Material provided.
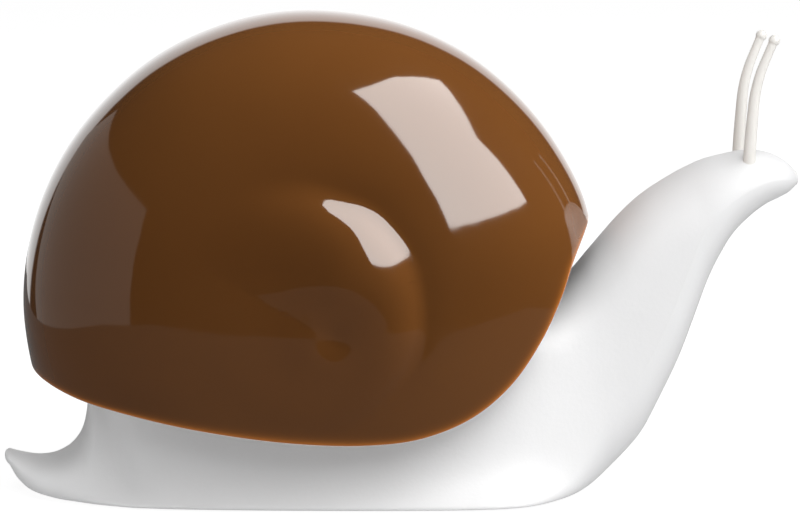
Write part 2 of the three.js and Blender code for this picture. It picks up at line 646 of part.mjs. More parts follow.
add('body_shell', bodyShell(), 'body');
add('tentacle_left', tentacle(1), 'tentacle');
add('tentacle_right', tentacle(-1), 'tentacle');
add('mouth_nozzle', mouthNozzle(), 'silicone');
add('base_plate', basePlate(), 'white');
BASE_SCREW_PLACES.forEach(([x, y], i) => {
  add(`base_screw_${i + 1}`, screw(x, y, PLATE.bottom + 1 - GAP, 11, 0.9), 'steel');
});
PAD_PLACES.forEach(([x, y], i) => {
  add(`foot_pad_${i + 1}`, post(x, y, PAD.radius, 0, PAD.top), 'rubber');
});

add('tank', tank(), 'clear');
add('pump_collar', pumpCollar(), 'white');
add('pump_gasket', turned([[9.2, 57.3], [12.8, 57.3], [12.8, 58.7], [9.2, 58.7]]), 'rubber');
add('pump_housing', pumpHousing(), 'clear');
add('valve_cage', valveCage(), 'white');
add('inlet_ball', valveBall(2.4, 20.4), 'steel');
add('pump_spring', pumpSpring(), 'steel');
add('pump_stem', pumpStem(), 'white');
add('pump_piston', pumpPiston(), 'silicone');
add('pump_insert', pumpInsert(), 'white');
add('actuator', actuator(), 'white');
add('outlet_ball', valveBall(2.9, 84.2), 'steel');
add('dip_tube', dipTube(), 'clear');
add('hose', hose(), 'silicone');

export default snail;
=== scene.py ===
"""Looks of a snail-shaped press dispenser for liquid soap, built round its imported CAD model.

Lengths in the tables and piece functions are in millimetres. The snail's head points to +X, and it
is symmetric about the XZ plane.
"""

import itertools
import math

import bpy
import bmesh
import numpy as np
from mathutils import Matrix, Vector


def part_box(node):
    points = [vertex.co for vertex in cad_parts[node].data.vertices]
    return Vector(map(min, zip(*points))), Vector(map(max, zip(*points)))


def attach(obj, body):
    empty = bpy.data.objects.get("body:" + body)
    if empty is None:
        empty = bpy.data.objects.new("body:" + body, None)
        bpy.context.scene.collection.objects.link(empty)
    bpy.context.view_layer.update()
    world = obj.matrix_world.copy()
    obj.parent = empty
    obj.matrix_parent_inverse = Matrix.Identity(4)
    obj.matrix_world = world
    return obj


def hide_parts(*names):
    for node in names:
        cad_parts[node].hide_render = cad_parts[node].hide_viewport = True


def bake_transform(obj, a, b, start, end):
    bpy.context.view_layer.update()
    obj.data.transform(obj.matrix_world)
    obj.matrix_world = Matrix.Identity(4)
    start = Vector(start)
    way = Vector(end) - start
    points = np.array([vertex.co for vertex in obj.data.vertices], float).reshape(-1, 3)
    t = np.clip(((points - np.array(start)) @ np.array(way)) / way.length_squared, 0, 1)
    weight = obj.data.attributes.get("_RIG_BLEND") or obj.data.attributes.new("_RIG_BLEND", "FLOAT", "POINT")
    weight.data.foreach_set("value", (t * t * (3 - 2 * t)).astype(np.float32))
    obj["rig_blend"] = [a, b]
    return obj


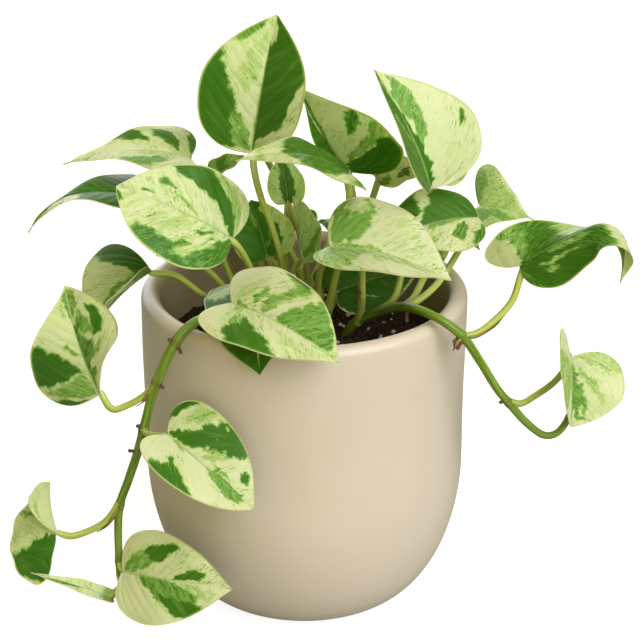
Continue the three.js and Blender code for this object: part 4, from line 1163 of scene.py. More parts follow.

Your goal. Restate the records, all of them, precisely as written.

Answer for this exercise.
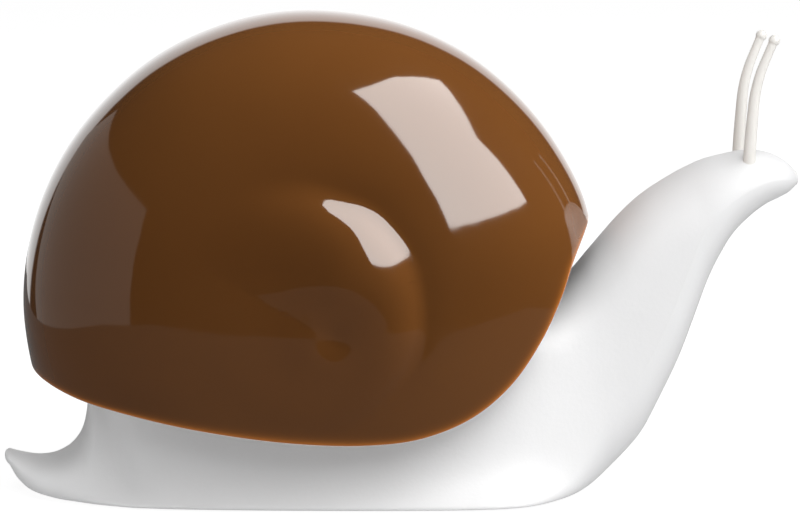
Write part 2 of the three.js and Blender code for this picture. It picks up at line 646 of part.mjs. More parts follow.
add('body_shell', bodyShell(), 'body');
add('tentacle_left', tentacle(1), 'tentacle');
add('tentacle_right', tentacle(-1), 'tentacle');
add('mouth_nozzle', mouthNozzle(), 'silicone');
add('base_plate', basePlate(), 'white');
BASE_SCREW_PLACES.forEach(([x, y], i) => {
  add(`base_screw_${i + 1}`, screw(x, y, PLATE.bottom + 1 - GAP, 11, 0.9), 'steel');
});
PAD_PLACES.forEach(([x, y], i) => {
  add(`foot_pad_${i + 1}`, post(x, y, PAD.radius, 0, PAD.top), 'rubber');
});

add('tank', tank(), 'clear');
add('pump_collar', pumpCollar(), 'white');
add('pump_gasket', turned([[9.2, 57.3], [12.8, 57.3], [12.8, 58.7], [9.2, 58.7]]), 'rubber');
add('pump_housing', pumpHousing(), 'clear');
add('valve_cage', valveCage(), 'white');
add('inlet_ball', valveBall(2.4, 20.4), 'steel');
add('pump_spring', pumpSpring(), 'steel');
add('pump_stem', pumpStem(), 'white');
add('pump_piston', pumpPiston(), 'silicone');
add('pump_insert', pumpInsert(), 'white');
add('actuator', actuator(), 'white');
add('outlet_ball', valveBall(2.9, 84.2), 'steel');
add('dip_tube', dipTube(), 'clear');
add('hose', hose(), 'silicone');

export default snail;
=== scene.py ===
"""Looks of a snail-shaped press dispenser for liquid soap, built round its imported CAD model.

Lengths in the tables and piece functions are in millimetres. The snail's head points to +X, and it
is symmetric about the XZ plane.
"""

import itertools
import math

import bpy
import bmesh
import numpy as np
from mathutils import Matrix, Vector


def part_box(node):
    points = [vertex.co for vertex in cad_parts[node].data.vertices]
    return Vector(map(min, zip(*points))), Vector(map(max, zip(*points)))


def attach(obj, body):
    empty = bpy.data.objects.get("body:" + body)
    if empty is None:
        empty = bpy.data.objects.new("body:" + body, None)
        bpy.context.scene.collection.objects.link(empty)
    bpy.context.view_layer.update()
    world = obj.matrix_world.copy()
    obj.parent = empty
    obj.matrix_parent_inverse = Matrix.Identity(4)
    obj.matrix_world = world
    return obj


def hide_parts(*names):
    for node in names:
        cad_parts[node].hide_render = cad_parts[node].hide_viewport = True


def bake_transform(obj, a, b, start, end):
    bpy.context.view_layer.update()
    obj.data.transform(obj.matrix_world)
    obj.matrix_world = Matrix.Identity(4)
    start = Vector(start)
    way = Vector(end) - start
    points = np.array([vertex.co for vertex in obj.data.vertices], float).reshape(-1, 3)
    t = np.clip(((points - np.array(start)) @ np.array(way)) / way.length_squared, 0, 1)
    weight = obj.data.attributes.get("_RIG_BLEND") or obj.data.attributes.new("_RIG_BLEND", "FLOAT", "POINT")
    weight.data.foreach_set("value", (t * t * (3 - 2 * t)).astype(np.float32))
    obj["rig_blend"] = [a, b]
    return obj


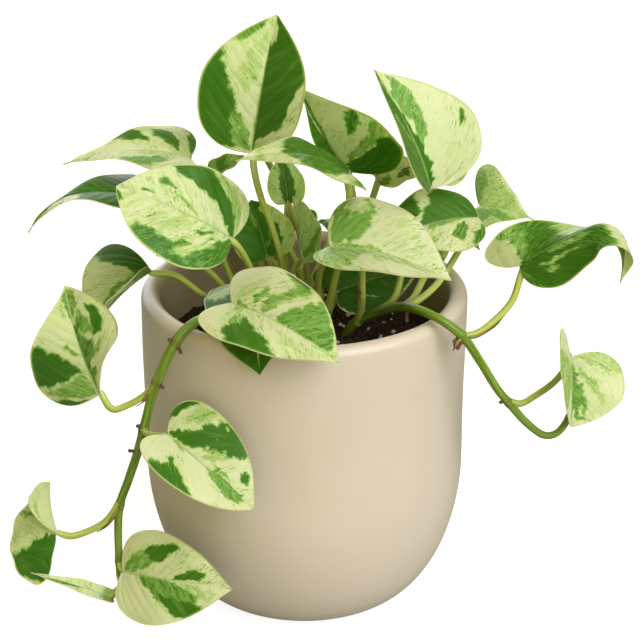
Continue the three.js and Blender code for this object: part 4, from line 1163 of scene.py. More parts follow.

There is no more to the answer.